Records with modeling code
..........
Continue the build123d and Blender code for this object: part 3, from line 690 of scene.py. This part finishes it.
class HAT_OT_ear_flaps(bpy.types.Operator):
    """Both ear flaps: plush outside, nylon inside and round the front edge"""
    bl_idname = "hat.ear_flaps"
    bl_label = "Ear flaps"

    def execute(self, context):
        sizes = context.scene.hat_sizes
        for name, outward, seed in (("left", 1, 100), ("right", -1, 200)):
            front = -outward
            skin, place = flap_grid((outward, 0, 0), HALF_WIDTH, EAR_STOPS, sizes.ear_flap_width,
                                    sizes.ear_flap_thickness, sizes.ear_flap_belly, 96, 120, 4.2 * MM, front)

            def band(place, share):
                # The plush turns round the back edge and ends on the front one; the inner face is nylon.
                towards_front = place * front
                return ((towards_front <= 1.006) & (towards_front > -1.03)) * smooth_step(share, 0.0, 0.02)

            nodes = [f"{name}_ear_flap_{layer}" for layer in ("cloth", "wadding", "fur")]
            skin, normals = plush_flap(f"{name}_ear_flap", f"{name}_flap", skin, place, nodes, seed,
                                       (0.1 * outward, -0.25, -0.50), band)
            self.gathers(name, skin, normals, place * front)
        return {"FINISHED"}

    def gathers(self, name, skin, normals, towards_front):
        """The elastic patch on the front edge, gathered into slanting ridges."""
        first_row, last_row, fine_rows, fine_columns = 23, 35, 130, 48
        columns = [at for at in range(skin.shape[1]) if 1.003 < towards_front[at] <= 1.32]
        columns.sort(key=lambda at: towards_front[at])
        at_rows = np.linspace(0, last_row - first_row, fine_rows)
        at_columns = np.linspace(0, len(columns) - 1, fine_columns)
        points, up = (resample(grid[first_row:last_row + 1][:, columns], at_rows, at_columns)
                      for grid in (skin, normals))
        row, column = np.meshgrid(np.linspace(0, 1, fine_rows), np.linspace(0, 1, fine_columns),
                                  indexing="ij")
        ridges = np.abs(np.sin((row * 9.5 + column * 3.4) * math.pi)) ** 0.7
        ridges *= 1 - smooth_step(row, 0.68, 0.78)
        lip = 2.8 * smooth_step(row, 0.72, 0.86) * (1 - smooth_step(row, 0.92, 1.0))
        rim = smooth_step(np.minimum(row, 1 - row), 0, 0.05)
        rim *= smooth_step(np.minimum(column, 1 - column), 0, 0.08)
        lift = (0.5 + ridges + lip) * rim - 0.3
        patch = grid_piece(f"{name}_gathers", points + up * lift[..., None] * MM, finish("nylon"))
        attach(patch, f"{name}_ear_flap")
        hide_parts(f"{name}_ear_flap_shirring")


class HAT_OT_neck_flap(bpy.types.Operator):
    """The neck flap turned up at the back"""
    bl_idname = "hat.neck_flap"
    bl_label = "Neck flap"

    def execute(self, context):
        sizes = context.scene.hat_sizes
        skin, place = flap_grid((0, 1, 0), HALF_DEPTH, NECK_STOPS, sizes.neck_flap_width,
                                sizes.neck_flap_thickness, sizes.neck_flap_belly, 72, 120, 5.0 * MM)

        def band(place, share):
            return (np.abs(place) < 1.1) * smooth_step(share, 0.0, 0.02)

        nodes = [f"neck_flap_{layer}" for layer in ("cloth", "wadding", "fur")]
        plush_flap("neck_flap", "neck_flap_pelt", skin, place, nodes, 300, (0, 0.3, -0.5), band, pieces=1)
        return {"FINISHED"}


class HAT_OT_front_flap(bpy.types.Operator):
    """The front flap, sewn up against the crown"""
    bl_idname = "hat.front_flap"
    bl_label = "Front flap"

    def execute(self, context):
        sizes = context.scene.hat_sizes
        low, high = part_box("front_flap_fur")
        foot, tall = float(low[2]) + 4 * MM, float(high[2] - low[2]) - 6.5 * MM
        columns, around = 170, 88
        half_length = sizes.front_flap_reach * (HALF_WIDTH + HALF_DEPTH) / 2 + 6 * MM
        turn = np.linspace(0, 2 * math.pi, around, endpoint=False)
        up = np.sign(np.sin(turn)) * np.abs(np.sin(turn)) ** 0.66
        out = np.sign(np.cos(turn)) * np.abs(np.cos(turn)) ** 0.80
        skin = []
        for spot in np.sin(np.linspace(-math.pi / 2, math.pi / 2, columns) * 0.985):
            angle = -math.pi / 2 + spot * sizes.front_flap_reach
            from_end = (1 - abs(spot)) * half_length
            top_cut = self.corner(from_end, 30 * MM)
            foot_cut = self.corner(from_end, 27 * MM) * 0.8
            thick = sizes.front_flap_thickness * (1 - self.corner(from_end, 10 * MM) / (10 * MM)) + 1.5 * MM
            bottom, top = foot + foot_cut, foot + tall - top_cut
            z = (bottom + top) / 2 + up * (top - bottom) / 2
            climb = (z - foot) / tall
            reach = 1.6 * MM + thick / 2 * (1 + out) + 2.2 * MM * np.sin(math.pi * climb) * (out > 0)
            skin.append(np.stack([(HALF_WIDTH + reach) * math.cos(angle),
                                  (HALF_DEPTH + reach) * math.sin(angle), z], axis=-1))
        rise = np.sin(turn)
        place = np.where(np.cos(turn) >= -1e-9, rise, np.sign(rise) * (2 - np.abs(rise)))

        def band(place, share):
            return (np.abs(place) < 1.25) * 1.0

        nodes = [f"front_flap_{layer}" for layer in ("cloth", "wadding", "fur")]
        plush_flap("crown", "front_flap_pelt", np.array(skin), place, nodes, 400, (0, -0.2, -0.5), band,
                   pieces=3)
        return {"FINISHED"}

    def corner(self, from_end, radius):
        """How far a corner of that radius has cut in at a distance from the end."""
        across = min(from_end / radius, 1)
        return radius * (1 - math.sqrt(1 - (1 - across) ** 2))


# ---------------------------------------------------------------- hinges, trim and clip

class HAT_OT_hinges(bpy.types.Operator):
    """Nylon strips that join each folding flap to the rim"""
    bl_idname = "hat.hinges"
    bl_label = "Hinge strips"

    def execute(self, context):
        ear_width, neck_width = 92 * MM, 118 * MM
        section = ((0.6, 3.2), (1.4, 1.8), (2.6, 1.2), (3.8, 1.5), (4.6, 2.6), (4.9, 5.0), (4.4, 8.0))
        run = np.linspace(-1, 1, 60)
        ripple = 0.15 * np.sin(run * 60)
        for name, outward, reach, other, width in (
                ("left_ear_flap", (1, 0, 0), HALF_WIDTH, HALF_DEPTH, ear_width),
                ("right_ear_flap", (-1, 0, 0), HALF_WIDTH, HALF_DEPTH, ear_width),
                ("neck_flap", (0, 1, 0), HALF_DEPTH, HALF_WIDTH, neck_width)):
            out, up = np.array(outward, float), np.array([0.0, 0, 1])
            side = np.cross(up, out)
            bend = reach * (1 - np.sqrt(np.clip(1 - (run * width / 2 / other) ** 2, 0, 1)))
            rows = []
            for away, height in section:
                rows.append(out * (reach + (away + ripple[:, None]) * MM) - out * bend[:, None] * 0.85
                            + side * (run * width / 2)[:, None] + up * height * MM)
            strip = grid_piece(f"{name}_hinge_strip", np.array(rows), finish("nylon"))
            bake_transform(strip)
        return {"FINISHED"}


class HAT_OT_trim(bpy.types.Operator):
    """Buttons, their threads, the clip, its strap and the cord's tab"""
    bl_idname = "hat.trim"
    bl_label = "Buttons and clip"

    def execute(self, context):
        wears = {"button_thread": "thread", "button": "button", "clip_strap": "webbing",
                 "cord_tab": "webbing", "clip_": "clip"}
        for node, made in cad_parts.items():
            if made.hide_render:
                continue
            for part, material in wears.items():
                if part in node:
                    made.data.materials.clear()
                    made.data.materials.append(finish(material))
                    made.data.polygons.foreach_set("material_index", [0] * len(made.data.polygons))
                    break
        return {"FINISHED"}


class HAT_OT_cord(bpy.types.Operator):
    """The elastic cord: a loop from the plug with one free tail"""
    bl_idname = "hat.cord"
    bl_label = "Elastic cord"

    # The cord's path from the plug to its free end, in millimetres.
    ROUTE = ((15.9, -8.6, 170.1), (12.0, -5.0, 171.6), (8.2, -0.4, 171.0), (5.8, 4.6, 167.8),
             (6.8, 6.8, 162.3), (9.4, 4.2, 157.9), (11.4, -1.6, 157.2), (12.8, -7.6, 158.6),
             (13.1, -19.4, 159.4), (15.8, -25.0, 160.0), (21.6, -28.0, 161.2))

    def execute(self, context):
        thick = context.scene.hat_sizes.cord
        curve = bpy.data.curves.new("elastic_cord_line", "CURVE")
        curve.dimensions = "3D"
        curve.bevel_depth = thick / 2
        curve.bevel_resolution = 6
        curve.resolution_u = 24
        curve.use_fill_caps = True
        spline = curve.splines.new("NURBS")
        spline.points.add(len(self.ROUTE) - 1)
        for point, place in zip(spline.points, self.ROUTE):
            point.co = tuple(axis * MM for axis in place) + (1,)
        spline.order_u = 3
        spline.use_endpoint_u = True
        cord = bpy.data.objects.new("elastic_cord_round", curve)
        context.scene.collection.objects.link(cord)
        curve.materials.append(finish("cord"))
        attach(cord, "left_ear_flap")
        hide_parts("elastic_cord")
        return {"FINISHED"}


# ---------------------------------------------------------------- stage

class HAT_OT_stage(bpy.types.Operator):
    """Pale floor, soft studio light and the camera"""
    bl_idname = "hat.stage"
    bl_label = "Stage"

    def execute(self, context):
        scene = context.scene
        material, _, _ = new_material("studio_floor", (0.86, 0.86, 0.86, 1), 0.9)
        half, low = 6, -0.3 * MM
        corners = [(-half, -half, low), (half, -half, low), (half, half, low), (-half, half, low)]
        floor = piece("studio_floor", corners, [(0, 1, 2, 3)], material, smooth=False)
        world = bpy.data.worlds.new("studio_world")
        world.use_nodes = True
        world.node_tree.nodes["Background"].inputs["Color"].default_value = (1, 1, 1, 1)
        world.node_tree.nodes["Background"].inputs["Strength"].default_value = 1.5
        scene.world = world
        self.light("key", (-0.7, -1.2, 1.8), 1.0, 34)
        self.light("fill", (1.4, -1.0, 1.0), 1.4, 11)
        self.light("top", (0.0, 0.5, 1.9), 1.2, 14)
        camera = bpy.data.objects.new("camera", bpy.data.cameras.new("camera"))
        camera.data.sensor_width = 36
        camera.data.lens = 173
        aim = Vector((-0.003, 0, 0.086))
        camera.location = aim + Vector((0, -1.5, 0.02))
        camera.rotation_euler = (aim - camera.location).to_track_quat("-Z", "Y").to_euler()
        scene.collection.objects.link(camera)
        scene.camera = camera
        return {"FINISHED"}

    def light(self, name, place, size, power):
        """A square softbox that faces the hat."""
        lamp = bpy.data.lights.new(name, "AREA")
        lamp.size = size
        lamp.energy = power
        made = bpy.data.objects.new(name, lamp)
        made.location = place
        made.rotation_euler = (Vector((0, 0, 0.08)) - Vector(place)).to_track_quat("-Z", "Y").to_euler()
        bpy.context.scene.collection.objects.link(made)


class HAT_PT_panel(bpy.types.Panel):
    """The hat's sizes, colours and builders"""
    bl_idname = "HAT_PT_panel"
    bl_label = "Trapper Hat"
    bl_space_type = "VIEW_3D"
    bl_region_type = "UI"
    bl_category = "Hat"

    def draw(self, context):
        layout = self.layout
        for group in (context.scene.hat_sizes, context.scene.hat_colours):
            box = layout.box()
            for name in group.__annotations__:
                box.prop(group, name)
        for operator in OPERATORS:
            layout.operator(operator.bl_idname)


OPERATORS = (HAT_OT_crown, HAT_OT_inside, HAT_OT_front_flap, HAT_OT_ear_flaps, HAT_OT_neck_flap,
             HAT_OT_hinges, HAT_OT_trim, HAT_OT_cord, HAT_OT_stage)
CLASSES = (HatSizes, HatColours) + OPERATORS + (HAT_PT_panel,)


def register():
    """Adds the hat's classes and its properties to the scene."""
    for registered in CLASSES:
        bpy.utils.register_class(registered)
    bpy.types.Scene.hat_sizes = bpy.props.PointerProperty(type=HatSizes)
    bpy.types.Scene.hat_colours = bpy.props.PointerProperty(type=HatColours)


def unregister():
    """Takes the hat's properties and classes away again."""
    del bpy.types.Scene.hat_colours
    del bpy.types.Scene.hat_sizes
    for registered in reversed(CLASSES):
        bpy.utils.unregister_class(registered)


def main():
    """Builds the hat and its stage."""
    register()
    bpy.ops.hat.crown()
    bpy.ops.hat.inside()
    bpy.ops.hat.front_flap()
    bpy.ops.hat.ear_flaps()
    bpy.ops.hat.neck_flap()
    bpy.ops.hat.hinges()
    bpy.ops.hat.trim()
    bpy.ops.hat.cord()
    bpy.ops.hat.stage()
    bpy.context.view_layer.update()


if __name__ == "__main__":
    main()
..........
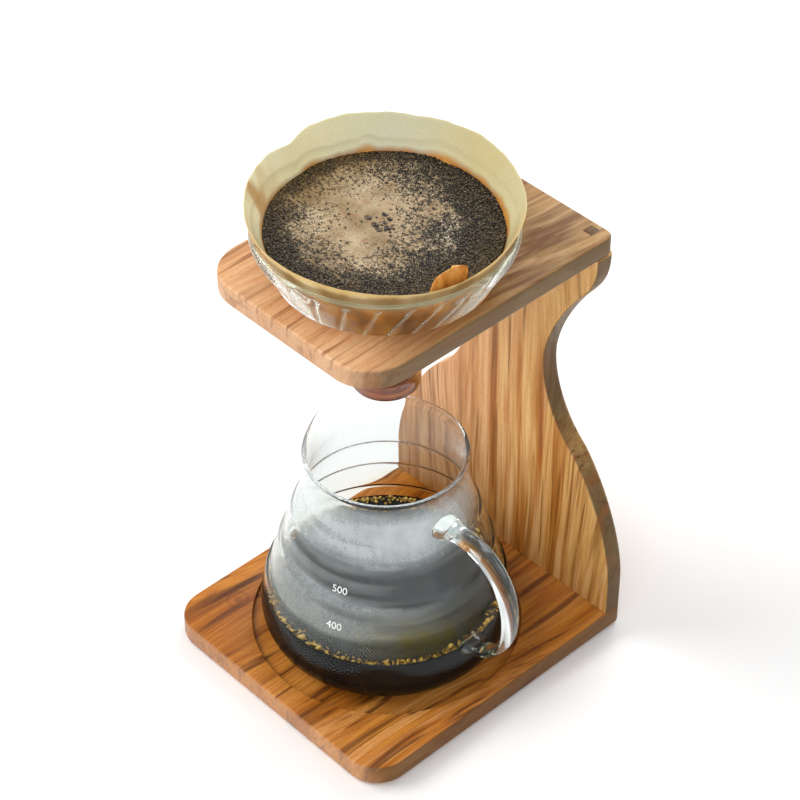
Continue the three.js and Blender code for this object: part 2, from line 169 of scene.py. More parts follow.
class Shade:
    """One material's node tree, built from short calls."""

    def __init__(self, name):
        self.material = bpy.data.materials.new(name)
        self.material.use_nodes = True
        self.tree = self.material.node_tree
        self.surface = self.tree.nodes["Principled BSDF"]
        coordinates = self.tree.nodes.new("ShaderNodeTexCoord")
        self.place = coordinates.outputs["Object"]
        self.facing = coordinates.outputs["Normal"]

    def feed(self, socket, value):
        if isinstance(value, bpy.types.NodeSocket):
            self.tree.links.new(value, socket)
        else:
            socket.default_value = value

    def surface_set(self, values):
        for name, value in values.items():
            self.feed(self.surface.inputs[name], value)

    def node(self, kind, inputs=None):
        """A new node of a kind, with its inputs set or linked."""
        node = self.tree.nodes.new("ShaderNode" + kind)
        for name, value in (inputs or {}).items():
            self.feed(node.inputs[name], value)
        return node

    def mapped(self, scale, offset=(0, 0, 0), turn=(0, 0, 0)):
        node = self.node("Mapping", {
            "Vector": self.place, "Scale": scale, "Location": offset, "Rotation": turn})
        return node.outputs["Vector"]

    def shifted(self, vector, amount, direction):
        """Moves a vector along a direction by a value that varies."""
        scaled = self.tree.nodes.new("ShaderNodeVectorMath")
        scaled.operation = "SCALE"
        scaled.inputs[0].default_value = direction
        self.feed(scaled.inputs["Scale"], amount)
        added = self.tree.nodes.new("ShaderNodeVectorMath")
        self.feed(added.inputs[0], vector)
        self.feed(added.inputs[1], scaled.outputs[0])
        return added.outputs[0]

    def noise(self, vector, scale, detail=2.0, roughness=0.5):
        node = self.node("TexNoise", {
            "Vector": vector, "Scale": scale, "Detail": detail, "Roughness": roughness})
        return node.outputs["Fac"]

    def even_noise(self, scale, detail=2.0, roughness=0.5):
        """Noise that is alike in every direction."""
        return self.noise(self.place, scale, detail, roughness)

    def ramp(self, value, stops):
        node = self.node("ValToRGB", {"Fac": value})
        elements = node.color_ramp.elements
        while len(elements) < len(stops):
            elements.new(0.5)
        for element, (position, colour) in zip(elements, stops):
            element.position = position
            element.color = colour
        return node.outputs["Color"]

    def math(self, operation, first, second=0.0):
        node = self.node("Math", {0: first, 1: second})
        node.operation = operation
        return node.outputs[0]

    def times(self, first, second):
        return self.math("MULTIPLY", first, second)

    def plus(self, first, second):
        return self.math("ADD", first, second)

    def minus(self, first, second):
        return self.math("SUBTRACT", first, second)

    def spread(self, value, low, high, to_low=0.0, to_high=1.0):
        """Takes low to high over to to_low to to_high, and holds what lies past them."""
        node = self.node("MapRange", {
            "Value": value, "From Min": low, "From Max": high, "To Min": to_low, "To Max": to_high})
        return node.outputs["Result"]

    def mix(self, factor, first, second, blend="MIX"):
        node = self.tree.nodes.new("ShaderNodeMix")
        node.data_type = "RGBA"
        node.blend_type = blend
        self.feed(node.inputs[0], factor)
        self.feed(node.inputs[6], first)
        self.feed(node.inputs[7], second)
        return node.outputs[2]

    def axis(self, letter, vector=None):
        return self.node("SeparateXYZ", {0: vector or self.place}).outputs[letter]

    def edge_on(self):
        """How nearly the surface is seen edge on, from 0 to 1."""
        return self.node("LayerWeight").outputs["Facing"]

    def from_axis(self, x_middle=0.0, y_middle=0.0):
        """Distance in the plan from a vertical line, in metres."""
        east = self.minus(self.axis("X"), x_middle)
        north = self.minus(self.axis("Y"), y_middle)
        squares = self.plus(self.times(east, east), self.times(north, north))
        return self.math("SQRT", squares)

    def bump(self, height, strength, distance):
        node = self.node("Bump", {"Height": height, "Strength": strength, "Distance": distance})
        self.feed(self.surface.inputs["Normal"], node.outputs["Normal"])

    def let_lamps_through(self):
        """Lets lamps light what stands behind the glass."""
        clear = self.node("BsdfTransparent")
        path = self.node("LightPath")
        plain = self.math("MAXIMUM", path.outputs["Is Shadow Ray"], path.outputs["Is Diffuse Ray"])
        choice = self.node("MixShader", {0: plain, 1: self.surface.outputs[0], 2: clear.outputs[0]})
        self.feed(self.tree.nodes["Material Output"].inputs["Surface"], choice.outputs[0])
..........
Extract exactly and only these lines: the line containing "Continue the three.js", the line containing "node tree, built", and every line between them.

Continue the three.js and Blender code for this object: part 2, from line 169 of scene.py. More parts follow.
class Shade:
    """One material's node tree, built from short calls."""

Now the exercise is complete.